What to produce –
Determine which lines contain the word "this", then copy those lines.

Provided data –
====

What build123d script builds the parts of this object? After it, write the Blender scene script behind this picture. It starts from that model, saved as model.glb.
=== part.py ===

====

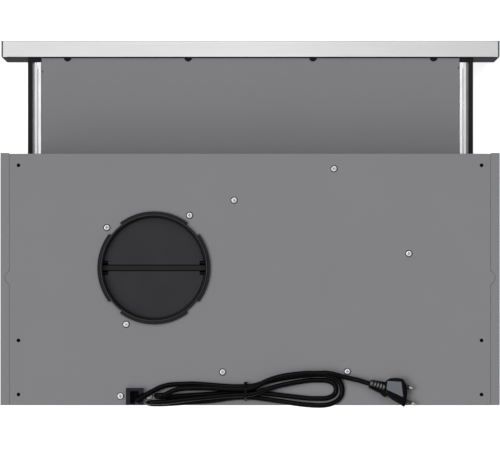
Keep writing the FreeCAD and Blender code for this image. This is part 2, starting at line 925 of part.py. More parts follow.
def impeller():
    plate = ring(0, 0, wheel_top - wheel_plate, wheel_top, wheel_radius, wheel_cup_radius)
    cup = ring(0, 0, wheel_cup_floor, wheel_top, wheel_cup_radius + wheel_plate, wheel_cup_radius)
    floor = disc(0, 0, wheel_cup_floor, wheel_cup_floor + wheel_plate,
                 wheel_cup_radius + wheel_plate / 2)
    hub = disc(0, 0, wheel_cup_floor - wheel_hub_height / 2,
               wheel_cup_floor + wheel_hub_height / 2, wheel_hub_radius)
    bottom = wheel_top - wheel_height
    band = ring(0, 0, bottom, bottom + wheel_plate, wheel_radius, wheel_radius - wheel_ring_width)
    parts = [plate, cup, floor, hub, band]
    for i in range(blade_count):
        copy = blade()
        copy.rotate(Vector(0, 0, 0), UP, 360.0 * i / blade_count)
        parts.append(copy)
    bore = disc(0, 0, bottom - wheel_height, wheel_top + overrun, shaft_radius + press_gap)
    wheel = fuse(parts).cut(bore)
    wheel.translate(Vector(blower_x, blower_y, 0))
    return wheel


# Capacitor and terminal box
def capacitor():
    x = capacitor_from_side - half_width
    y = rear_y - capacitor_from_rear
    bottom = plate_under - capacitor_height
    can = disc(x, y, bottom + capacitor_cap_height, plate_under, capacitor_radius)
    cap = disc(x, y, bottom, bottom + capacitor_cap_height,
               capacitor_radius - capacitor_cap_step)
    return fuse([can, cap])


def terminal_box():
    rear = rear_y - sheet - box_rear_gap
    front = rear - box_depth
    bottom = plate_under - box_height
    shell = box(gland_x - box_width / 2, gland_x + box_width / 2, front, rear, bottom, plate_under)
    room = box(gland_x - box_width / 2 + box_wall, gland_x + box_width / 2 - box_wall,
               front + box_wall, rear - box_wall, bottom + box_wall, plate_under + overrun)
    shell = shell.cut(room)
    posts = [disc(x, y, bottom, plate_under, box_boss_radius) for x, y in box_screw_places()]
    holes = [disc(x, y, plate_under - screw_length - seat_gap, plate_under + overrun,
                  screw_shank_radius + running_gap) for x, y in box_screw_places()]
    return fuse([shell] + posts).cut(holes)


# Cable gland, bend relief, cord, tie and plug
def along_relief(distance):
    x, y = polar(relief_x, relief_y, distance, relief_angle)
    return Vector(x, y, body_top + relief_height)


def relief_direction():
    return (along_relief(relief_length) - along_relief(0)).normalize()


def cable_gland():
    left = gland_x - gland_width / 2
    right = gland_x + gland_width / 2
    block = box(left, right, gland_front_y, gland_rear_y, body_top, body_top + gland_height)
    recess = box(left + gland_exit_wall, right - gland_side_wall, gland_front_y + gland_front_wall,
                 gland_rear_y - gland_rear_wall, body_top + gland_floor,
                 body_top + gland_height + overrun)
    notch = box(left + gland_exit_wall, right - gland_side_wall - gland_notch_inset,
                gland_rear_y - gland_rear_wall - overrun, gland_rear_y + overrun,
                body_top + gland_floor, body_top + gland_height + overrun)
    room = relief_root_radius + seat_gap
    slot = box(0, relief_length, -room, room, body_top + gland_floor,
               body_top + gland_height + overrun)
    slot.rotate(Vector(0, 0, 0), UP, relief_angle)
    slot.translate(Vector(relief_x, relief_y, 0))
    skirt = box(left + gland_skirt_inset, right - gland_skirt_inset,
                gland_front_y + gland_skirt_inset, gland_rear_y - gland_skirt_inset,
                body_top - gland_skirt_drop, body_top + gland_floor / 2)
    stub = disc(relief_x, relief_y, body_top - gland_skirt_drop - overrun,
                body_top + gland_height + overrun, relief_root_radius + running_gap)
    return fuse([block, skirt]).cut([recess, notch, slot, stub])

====

The reply –
What build123d script builds the parts of this object? After it, write the Blender scene script behind this picture. It starts from that model, saved as model.glb.
Keep writing the FreeCAD and Blender code for this image. This is part 2, starting at line 925 of part.py. More parts follow.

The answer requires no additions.